The party's rank-and-file has been depressed all year. But GOP operatives say McCain's selection of conservative Alaska Gov. Sarah Palin for the ticket roused the conservatives who do the vital work in the ground game of the final weeks.
Unlike Obama, McCain is limited to spending $84 million this fall because he accepted public financing and its spending limits. But the Republican National Committee is supplementing that. It brought in nearly $225 million this year, including a record $66 million last month alone.
Much of the money goes toward ground-game operations that have been tested and tweaked over the past four election cycles. This includes the GOP's 72-hour program -- a final three-day push that Republicans credit with helping them make gains in 2002 and win the presidency in 2004 after narrowly losing the popular vote in 2000.
Among the party's advances this year: phone-bank telephones linked directly to the Internet that allow volunteers to upload data quickly into the voter file instead of entering it manually.
"Hello, my name is Paul and I'm a volunteer calling on behalf of the McCain-Palin presidential ticket. If you haven't already received your absentee ballot in the mail one will arrive shortly ..."
And so ended Paul Ventresca's daily three-hour phone-bank stint in the Philadelphia suburbs; he volunteers whenever he's not working his day job at a transportation company.

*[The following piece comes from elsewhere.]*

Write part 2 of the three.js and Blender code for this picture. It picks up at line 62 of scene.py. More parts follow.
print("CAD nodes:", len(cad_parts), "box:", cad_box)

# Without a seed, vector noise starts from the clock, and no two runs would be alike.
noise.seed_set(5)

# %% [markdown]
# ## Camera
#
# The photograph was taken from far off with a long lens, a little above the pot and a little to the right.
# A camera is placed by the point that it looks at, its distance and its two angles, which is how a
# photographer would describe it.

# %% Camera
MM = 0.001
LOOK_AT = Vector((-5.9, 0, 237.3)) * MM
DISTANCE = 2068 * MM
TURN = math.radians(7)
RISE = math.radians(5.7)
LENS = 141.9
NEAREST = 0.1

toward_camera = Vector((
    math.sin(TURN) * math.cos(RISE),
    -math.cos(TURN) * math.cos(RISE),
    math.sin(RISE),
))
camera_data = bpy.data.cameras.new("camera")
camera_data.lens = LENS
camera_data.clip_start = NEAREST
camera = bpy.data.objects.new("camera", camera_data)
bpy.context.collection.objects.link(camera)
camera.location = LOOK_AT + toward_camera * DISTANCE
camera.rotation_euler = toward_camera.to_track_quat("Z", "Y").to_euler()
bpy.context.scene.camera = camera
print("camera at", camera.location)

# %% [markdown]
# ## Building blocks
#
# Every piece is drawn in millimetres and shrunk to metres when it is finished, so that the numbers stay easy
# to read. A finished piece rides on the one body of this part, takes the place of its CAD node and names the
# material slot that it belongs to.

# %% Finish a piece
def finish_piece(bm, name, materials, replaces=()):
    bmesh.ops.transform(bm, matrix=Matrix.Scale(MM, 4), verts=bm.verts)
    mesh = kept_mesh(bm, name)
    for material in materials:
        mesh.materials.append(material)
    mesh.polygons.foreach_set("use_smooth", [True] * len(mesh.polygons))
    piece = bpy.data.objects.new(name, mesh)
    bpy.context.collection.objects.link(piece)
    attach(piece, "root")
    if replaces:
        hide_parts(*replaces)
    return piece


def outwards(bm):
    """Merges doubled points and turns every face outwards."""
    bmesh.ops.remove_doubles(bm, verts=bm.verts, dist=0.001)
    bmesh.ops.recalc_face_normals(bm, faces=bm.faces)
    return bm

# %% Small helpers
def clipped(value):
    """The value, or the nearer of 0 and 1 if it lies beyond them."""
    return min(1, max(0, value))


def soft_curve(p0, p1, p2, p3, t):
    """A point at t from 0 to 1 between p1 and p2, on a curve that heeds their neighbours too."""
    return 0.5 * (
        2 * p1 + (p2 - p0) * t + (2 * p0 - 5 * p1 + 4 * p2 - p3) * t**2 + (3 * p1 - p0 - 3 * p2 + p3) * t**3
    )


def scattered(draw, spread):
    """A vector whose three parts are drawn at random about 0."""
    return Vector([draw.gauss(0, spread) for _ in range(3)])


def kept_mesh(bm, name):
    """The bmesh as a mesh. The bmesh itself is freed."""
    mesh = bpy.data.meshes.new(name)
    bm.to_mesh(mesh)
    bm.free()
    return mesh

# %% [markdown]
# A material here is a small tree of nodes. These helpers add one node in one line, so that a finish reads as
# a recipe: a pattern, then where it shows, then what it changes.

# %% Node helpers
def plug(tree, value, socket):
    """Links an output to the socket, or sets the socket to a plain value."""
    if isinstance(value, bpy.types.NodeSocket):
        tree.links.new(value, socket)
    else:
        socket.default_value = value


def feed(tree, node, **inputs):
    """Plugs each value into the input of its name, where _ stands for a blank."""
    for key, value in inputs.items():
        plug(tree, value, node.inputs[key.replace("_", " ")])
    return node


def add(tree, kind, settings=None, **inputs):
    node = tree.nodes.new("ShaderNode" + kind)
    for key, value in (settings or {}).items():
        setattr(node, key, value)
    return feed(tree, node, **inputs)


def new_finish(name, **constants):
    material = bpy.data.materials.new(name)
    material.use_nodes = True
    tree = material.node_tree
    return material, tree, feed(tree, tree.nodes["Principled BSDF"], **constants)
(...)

The 36-year-old from Willow Grove, Pa., easily logged 200 calls. His last caller didn't pick up so he pushed a button on the party's new system to note that he had left a message. Then, he hung up -- and the information zipped across cyberspace and updated the GOP's voter file.

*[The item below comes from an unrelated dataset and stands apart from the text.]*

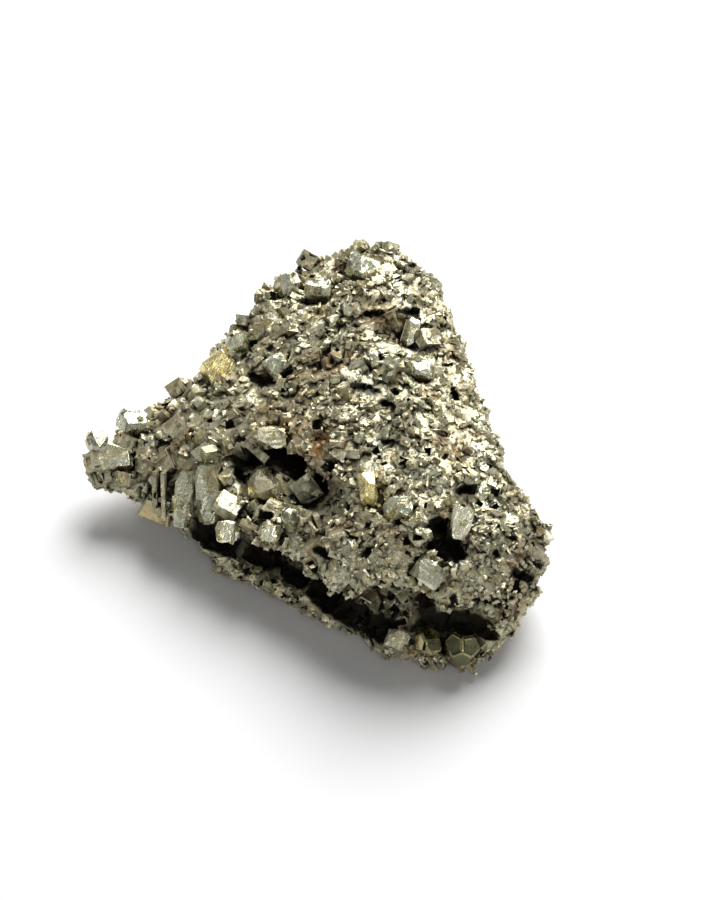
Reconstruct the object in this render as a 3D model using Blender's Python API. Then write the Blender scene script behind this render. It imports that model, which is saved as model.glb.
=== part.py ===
"""A hand-sized pyrite cluster: one intergrown granular mass with larger single crystals standing in it.

Frame: +Z up, -Y towards the front, origin under the middle of the specimen on the surface that it rests on.
The mass is surveyed like a piece of ground: stations round its rim, spot heights on its top and a flat
broken foot. Pockets are then cut, the surface is roughened, and each crystal gets its own seat.
"""

import math
from dataclasses import dataclass
from enum import Enum

import bmesh
import bpy
from mathutils import Euler, Matrix, Vector
from mathutils.bvhtree import BVHTree
from mathutils.geometry import delaunay_2d_cdt

MM = 0.001

# Driving dimensions, in millimetres.
GRAIN_STEP = 1.25  # spacing of the mesh that carries the roughness
SWELL = 1.5  # relief of the broad lumps
GRIT = 1.1  # relief of the grain-sized lumps
TRIANGLE_SHARE = 0.46  # share of the remeshed triangles that is kept
SEAT_GAP = 0.3  # clearance between a crystal and its seat in the mass
EDGE_WEAR = 0.05  # worn edge of a crystal, as a share of its smallest side
FOOT_LEVEL = 0.9  # depth of the foot's roughness that is broken away flat


class Form(Enum):
    """Crystal habits of pyrite that the specimen shows."""

    BLOCK = "block"
    PYRITOHEDRON = "pyritohedron"
    WEDGE = "wedge"


@dataclass(frozen=True)
class Station:
    """One place round the side: its rim, its lower lip and its point on the flat foot, in millimetres."""

    rim: tuple
    lip: tuple
    foot: tuple


@dataclass(frozen=True)
class Pocket:
    """A hollow in the mass: centre and full size in millimetres, and its turn in degrees."""

    name: str
    centre: tuple
    size: tuple
    turn: tuple = (0.0, 0.0, 0.0)


@dataclass(frozen=True)
class Crystal:
    """A single crystal: where it meets the surface, its size, its turn and how deep it sits."""

    name: str
    place: tuple
    size: tuple
    turn: tuple
    finish: str
    form: Form = Form.BLOCK
    sunk: float = 0.15  # share of its smallest side that its centre lies under the surface


# Stations run anticlockwise seen from above: left tip, front, right side, back.
STATIONS = (
    Station((-33.0, -1.0, 8.5), (-31.0, -0.5, 5.5), (-14.0, -3.0)),
    Station((-30.3, -3.8, 7.0), (-27.0, -3.8, 4.5), (-14.0, -5.5)),
    Station((-23.5, -7.3, 7.0), (-22.0, -7.0, 3.8), (-13.5, -9.0)),
    Station((-18.5, -11.7, 8.5), (-18.0, -11.5, 4.0), (-13.0, -12.0)),
    Station((-13.7, -14.4, 9.5), (-13.9, -15.5, 3.5), (-11.5, -14.5)),
    Station((-8.9, -17.2, 10.5), (-9.2, -18.3, 3.0), (-8.0, -17.0)),
    Station((-3.6, -20.0, 11.5), (-3.8, -21.0, 3.0), (-3.5, -19.5)),
    Station((1.5, -24.5, 12.0), (1.5, -24.3, 3.0), (1.0, -22.5)),
    Station((6.0, -26.7, 13.5), (6.7, -27.6, 3.2), (6.0, -25.5)),
    Station((10.5, -27.2, 15.0), (12.0, -30.0, 3.5), (11.0, -28.0)),
    Station((15.5, -27.7, 14.5), (17.0, -31.3, 3.5), (15.5, -30.0)),
    Station((20.6, -27.0, 12.0), (22.0, -30.5, 3.5), (19.0, -29.5)),
    Station((25.2, -25.0, 10.0), (26.3, -27.2, 4.5), (22.5, -25.5)),
    Station((28.8, -23.0, 9.0), (28.3, -23.5, 5.0), (24.5, -21.0)),
    Station((30.8, -19.0, 12.5), (29.5, -17.5, 5.0), (25.5, -15.5)),
    Station((29.3, -14.5, 14.5), (27.5, -11.0, 5.0), (23.5, -9.5)),
    Station((25.2, -8.0, 16.7), (25.0, -5.0, 5.0), (21.5, -4.0)),
    Station((23.0, -0.8, 17.7), (23.0, 1.0, 5.0), (19.5, 1.0)),
    Station((21.0, 7.3, 18.7), (20.8, 8.5, 5.5), (17.0, 7.5)),
    Station((19.2, 14.5, 19.3), (18.6, 15.5, 6.0), (14.5, 13.0)),
    Station((17.0, 21.4, 20.2), (16.0, 22.0, 7.0), (11.5, 17.5)),
    Station((13.8, 26.8, 20.3), (12.5, 26.5, 8.0), (8.5, 20.5)),
    Station((9.3, 30.6, 20.0), (8.5, 29.0, 9.0), (5.5, 22.5)),
    Station((4.0, 31.2, 19.5), (3.5, 28.8, 9.0), (2.0, 22.0)),
    Station((-0.9, 28.2, 19.0), (-1.0, 25.5, 8.5), (-1.5, 19.5)),
    Station((-5.7, 26.0, 18.0), (-5.5, 23.0, 8.0), (-4.5, 16.0)),
    Station((-10.6, 20.9, 17.3), (-9.5, 18.5, 7.0), (-7.5, 12.0)),
    Station((-15.2, 14.4, 15.3), (-14.2, 12.5, 6.0), (-10.5, 8.0)),
    Station((-20.8, 9.1, 13.2), (-19.5, 7.5, 5.5), (-12.5, 4.0)),
    Station((-23.7, 5.8, 12.2), (-22.8, 4.8, 5.5), (-13.5, 1.5)),
    Station((-28.0, 3.4, 11.0), (-27.0, 2.8, 5.5), (-14.0, 0.0)),
    Station((-32.2, 1.4, 10.0), (-30.0, 1.0, 5.5), (-14.2, -1.5)),
)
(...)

At one point during her weekly six-hour shift, Gail Sine, 45, of Harleysville, Pa., reached the husband of a targeted voter. She pressed a button to note a call answered.
"I'm just following up to see if she's received her absentee ballot."
The man -- who apparently had not requested an absentee ballot and, thus, wasn't on the day's call list -- said yes and Sine pushed another button.
And, he said, his wife planned to vote for McCain. Yet another button pushed.
"Very good, sir. Thank you very much," Sine said, ending the call and updating the database in one swoop.
Door-to-door canvassers get bubble sheets to fill out. They are scanned, automatically turned into computer files and quickly uploaded to the database.
All that's intended to ensure that McCain's team has the most accurate, up-to-date information possible to steer messages to the right people -- and make sure everyone votes.
Obama's campaign puts heavy emphasis on face-to-face contacts.
Maryland volunteer Yolanda Jackson, 37, hadn't reached her first house in Richmond when the homeowner beat her to the punch. "I'm planning to vote for Obama," Kathy Monday, 58, said with a grin and a wave. "Absolutely committed" to both voting and volunteering.
It wasn't that easy for canvassers Linda Ransom, 49, and Charles Sloger, 69, at the large brick home next door.
"I'm undecided about everything," Mary Baylor, 54, said on her front stoop. "I usually wait until the last minute." After they left, Baylor said she appreciated the information sheet they provided though "I noticed it's all Barack and that's nice but I'll go look up about McCain."
Lillian and Glenn Kersey, both age 55, had even less luck.
Of the first four houses they approached, one person wasn't home, another didn't plan to vote, and two backed McCain, including one elderly woman who yelled: "If you're coming into my yard to talk about Obama, I don't want to talk to you!"
Even so, the couple from Maryland kept in good spirits.
"It's certainly not a waste of time," said Mrs. Kersey, recalling her march as a North Carolina teenager to the board of education during the civil rights movement as white men bearing guns taunted her and other blacks. "We fought the fight then, we're fighting the fight now."